Compensatory education claims must be based on documented evidence of the failure. That's why maintaining a detailed record of service delivery — or non-delivery — matters. If your child's teacher reports show services being skipped or shortened, keep those records. If IEP goals are going unaddressed and progress reports show no movement, preserve that documentation.
The Endrew F. Standard in Practice at IEP Meetings
The most practical application of Endrew F. is during IEP meetings when the team is setting goals. When a proposed goal feels too low, you can directly reference the standard: the IEP must be reasonably calculated to enable this child to make appropriate progress given their circumstances. Then ask:
- What data supports this goal level as appropriately ambitious for this student?

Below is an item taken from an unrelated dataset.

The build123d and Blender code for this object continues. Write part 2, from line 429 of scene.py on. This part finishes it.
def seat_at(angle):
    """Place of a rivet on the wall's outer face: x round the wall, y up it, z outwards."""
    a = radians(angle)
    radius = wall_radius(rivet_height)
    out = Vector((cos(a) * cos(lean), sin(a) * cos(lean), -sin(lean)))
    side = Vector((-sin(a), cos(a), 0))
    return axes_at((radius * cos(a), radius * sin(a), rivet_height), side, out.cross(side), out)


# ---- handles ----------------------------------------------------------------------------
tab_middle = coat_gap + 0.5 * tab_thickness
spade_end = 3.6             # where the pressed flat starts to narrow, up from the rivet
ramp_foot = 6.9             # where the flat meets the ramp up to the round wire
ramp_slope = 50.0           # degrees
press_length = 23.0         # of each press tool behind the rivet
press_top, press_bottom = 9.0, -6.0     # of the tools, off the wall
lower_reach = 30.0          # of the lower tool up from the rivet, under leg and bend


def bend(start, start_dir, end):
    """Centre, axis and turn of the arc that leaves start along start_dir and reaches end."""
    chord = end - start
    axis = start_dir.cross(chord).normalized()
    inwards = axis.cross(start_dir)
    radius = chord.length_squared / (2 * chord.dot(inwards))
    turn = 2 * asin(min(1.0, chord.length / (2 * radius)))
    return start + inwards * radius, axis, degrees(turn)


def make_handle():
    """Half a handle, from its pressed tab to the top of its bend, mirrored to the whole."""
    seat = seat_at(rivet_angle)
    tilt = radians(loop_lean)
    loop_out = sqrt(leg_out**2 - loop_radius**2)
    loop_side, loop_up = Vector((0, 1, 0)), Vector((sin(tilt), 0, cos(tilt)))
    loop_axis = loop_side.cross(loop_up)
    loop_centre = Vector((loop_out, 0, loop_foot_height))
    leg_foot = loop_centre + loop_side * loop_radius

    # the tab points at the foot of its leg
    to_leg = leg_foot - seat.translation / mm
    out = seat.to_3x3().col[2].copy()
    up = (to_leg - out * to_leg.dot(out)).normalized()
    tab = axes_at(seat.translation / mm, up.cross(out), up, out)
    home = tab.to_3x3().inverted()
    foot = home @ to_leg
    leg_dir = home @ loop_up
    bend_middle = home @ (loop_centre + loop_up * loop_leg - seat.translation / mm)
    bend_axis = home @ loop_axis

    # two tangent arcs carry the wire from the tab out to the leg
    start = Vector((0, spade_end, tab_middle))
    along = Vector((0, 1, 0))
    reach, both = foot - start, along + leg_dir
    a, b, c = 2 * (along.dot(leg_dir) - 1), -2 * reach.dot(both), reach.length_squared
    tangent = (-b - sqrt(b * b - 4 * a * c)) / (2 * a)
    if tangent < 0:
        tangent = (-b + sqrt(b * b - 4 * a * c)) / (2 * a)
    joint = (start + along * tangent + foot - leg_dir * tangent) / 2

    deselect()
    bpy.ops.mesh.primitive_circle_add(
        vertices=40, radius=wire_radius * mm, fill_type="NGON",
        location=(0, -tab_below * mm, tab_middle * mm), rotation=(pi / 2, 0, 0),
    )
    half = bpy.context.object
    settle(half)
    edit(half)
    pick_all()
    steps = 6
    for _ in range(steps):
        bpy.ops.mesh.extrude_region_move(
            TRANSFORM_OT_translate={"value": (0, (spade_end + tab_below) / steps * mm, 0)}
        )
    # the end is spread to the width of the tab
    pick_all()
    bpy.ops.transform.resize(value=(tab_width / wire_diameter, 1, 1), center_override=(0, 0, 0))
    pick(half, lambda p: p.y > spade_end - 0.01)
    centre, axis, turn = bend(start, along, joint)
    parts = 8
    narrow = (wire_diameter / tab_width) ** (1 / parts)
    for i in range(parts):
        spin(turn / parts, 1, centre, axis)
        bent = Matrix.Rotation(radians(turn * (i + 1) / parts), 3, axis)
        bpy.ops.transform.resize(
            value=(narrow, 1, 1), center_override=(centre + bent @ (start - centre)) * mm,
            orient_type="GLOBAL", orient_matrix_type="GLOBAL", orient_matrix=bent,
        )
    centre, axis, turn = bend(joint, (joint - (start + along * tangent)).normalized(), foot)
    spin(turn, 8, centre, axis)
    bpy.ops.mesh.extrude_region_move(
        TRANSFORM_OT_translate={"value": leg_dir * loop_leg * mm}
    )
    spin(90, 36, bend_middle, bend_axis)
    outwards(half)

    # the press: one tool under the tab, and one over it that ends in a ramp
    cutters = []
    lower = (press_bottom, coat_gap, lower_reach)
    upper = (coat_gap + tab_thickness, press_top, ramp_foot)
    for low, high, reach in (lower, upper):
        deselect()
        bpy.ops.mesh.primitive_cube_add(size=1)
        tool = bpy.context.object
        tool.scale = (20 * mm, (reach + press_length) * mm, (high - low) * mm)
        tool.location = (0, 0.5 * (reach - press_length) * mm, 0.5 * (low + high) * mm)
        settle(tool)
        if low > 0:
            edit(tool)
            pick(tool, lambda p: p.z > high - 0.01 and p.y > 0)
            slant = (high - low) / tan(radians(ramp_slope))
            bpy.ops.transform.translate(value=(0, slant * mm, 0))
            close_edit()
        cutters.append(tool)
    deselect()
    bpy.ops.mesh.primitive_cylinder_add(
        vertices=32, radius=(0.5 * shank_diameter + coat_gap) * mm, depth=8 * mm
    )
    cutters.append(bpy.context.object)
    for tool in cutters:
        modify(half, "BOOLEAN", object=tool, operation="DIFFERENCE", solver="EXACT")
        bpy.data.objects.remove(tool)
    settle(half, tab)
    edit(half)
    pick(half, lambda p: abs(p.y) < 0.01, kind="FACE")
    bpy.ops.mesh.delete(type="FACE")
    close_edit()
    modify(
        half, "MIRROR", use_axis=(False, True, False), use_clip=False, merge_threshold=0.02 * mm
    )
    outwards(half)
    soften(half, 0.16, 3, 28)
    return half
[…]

- How does this goal move the student toward grade-level expectations?
- What is the team's rationale if this goal is significantly below grade level?
These questions shift the meeting from an administrative exercise to an evidence-based discussion. They require the team to justify their goal-writing choices with reference to the student's actual potential and circumstances, not just what's convenient to document.

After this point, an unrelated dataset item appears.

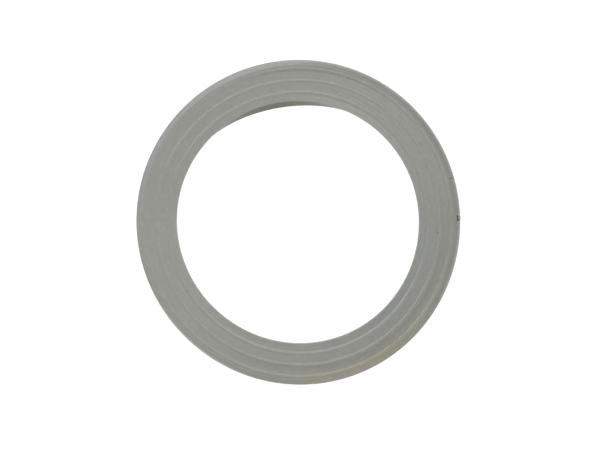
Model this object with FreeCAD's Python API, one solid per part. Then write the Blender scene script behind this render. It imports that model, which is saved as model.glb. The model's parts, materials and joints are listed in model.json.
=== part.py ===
import FreeCAD, Part
import math
import os

# Seal ring of a jug blender, moulded in one shot from soft silicone rubber.
# It lies flat in the recess of the base collar with its ribbed face up, and
# the mouth of the jug presses down on the three ribs.
# Lengths are in millimetres. The underside is at z = 0, and z is the ring's axis.

OUTER_DIAMETER = 80.0
BORE_DIAMETER = 59.8
BODY_THICKNESS = 3.8

RIB_CREST_RADII = (32.1, 35.0, 37.9)
RIB_HEIGHT = 0.2
RIB_CREST_ROUNDING = 0.35
RIB_FLANK_ANGLE = math.radians(24.0)

# The rim is bevelled down from the face. A wide rounding, which starts at the foot of
# the outermost rib, joins the bevel to the face, and a tight one joins it to the wall.
RIM_BEVEL_WIDTH = 1.15
RIM_BEVEL_DROP = 0.5
RIM_FACE_ROUNDING = 1.9
RIM_WALL_ROUNDING = 0.4

# The two bottom edges, the bore's upper edge and the feet of the ribs are sharp.
SHARP = 0.0

outer_radius = OUTER_DIAMETER / 2
bore_radius = BORE_DIAMETER / 2


# The half section is a closed loop of corners, each with its own rounding.
# A corner is (radius from the axis, height, rounding).

def rib_corners(crest_radius):
    """The three corners of one rib, from its outer foot over the crest to its inner foot."""
    shortfall = RIB_CREST_ROUNDING * (1 / math.cos(RIB_FLANK_ANGLE) - 1)
    apex_height = RIB_HEIGHT + shortfall
    half_width = apex_height / math.tan(RIB_FLANK_ANGLE)
    return [
        (crest_radius + half_width, BODY_THICKNESS, SHARP),
        (crest_radius, BODY_THICKNESS + apex_height, RIB_CREST_ROUNDING),
        (crest_radius - half_width, BODY_THICKNESS, SHARP),
    ]


def rounded_loop(corners):
    """Straight lines between the corners, joined at each rounded corner by an arc tangent to both."""
    bends = []
    for index, (radius, height, rounding) in enumerate(corners):
        here = FreeCAD.Vector(radius, 0, height)
        before = FreeCAD.Vector(corners[index - 1][0], 0, corners[index - 1][1])
        after_corner = corners[(index + 1) % len(corners)]
        after = FreeCAD.Vector(after_corner[0], 0, after_corner[1])
        back = (before - here).normalize()
        ahead = (after - here).normalize()
        half_corner = back.getAngle(ahead) / 2
        setback = rounding / math.tan(half_corner)
        middle = (back + ahead).normalize()
        centre = here + middle * (rounding / math.sin(half_corner))
        bends.append((here + back * setback, centre - middle * rounding, here + ahead * setback))
    edges = []
    for index, (start, halfway, end) in enumerate(bends):
        edges.append(Part.LineSegment(bends[index - 1][2], start).toShape())
        if corners[index][2] > SHARP:
            edges.append(Part.Arc(start, halfway, end).toShape())
    return Part.Wire(edges)


corners = [
    (bore_radius, 0.0, SHARP),
    (outer_radius, 0.0, SHARP),
    (outer_radius, BODY_THICKNESS - RIM_BEVEL_DROP, RIM_WALL_ROUNDING),
    (outer_radius - RIM_BEVEL_WIDTH, BODY_THICKNESS, RIM_FACE_ROUNDING),
]
for crest_radius in reversed(RIB_CREST_RADII):
    corners += rib_corners(crest_radius)
corners.append((bore_radius, BODY_THICKNESS, SHARP))

section = Part.Face(rounded_loop(corners))


# One full turn of the section about the axis is the whole ring.

axis_point = FreeCAD.Vector(0, 0, 0)
axis_direction = FreeCAD.Vector(0, 0, 1)
seal_ring = section.revolve(axis_point, axis_direction, 360)

os.makedirs("parts", exist_ok=True)
seal_ring.exportStep("parts/seal_ring.step")
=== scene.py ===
import json
import math

import bpy
import numpy as np
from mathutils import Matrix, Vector


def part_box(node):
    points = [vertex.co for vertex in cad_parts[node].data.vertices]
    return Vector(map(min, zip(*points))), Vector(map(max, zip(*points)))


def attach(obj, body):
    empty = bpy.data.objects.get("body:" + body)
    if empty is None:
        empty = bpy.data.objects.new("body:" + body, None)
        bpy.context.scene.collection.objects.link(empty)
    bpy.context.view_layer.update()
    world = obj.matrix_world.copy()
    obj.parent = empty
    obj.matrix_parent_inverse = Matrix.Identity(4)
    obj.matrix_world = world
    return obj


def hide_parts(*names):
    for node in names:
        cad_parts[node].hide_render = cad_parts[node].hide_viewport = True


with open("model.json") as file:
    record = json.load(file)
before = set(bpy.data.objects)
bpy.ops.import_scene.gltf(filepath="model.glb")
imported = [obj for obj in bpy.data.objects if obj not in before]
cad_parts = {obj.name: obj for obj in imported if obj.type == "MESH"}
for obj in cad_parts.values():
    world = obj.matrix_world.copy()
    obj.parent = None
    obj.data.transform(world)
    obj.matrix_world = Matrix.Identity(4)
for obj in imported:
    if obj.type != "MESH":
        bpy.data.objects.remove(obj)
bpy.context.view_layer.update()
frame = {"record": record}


# Seal ring, its section.
# The ring is one compression moulding of grey silicone rubber, so its whole form is one closed section:
# a plain underside, a straight bore, a bevelled rim and three round ribs that the jug's mouth squeezes.

MM = 0.001

ring_low, ring_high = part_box("seal_ring")
outer_radius = (ring_high.x - ring_low.x) / 2
bore_radius = next(m for m in frame["record"]["mounts"] if m["name"] == "bore")["dims"]["r_mm"] * MM
rib_height = 0.2 * MM
land_height = ring_high.z - rib_height

rib_crest_radii = (32.1 * MM, 35.0 * MM, 37.9 * MM)
rib_flank_slope = math.radians(24)
rib_crest_rounding = 0.35 * MM
rib_foot_rounding = 0.3 * MM

rim_bevel_width = 1.15 * MM
rim_bevel_drop = 0.5 * MM
rim_wall_rounding = 0.4 * MM
rim_bevel_rounding = 1.5 * MM
bore_edge_rounding = 0.2 * MM
underside_rounding = 0.2 * MM

# A point stands this far outside each rounding, so that its smooth shading doesn't spread over the flats.
edge_margin = 0.02 * MM


def section_points(corners):
    """The section as close points. Each corner is (radius, height, rounding, arc steps, rows), where the
    rows are points on the straight stretch after it."""
    places = [np.array(corner[:2]) for corner in corners]
    points = []
    for index, corner in enumerate(corners):
        rounding, steps, rows = corner[2:]
        here = places[index]
        back = places[index - 1] - here
        ahead = places[(index + 1) % len(places)] - here
        stretch = np.linalg.norm(ahead)
        back = back / np.linalg.norm(back)
        ahead = ahead / stretch
        half_corner = math.acos(float(np.dot(back, ahead))) / 2
        tangent = rounding / math.tan(half_corner)
        setback = tangent + edge_margin
        middle = (back + ahead) / np.linalg.norm(back + ahead)
        centre = here + middle * rounding / math.sin(half_corner)
        first = here + back * tangent - centre
        last = here + ahead * tangent - centre
        turn = math.pi - 2 * half_corner
        points.append(here + back * setback)
        for step in range(steps + 1):
            share = step / steps
            arm = (first * math.sin((1 - share) * turn) + last * math.sin(share * turn)) / math.sin(turn)
            points.append(centre + arm)
        for row in range(rows + 1):
            points.append(here + ahead * (setback + (stretch - 2 * setback) * row / (rows + 1)))
    return points


rib_apex = rib_height + rib_crest_rounding * (1 / math.cos(rib_flank_slope) - 1)
rib_half_width = rib_apex / math.tan(rib_flank_slope)

corners = [
    (bore_radius, ring_low.z, underside_rounding, 3, 0),
    (outer_radius, ring_low.z, underside_rounding, 3, 4),
    (outer_radius, land_height - rim_bevel_drop, rim_wall_rounding, 6, 8),
    (outer_radius - rim_bevel_width, land_height, rim_bevel_rounding, 6, 0),
]
for crest_radius in reversed(rib_crest_radii):
    corners += [
        (crest_radius + rib_half_width, land_height, rib_foot_rounding, 4, 0),
        (crest_radius, land_height + rib_apex, rib_crest_rounding, 6, 0),
        (crest_radius - rib_half_width, land_height, rib_foot_rounding, 4, 0),
    ]
corners.append((bore_radius, land_height, bore_edge_rounding, 4, 2))
section = section_points(corners)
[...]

If the team cannot provide a data-based rationale for why goals are set where they are, that is a gap you can raise formally — in writing, on the record, as a request for Prior Written Notice documenting the team's reasoning.
The Washington IEP & 504 Blueprint at /us/washington/iep-guide/ includes specific guidance on applying the Endrew F. standard during goal-setting, templates for requesting PWN when you disagree with proposed services, and a framework for documenting FAPE concerns over time.
What FAPE Does Not Require
Understanding the floor also means understanding what FAPE does not obligate. FAPE does not require the best possible education or the maximum possible development. Courts have consistently held that districts are not required to provide the program parents prefer or the program that would yield the best possible outcome — only a program that is appropriately ambitious and reasonably calculated to deliver meaningful progress.
This distinction shapes IEP disputes in practice. "The district's program will produce meaningful progress consistent with this student's circumstances" is the relevant standard. Both sides are arguing about whether a specific program meets that threshold — which is why evidence, documented progress data, and written reasoning are the most effective tools in any FAPE challenge.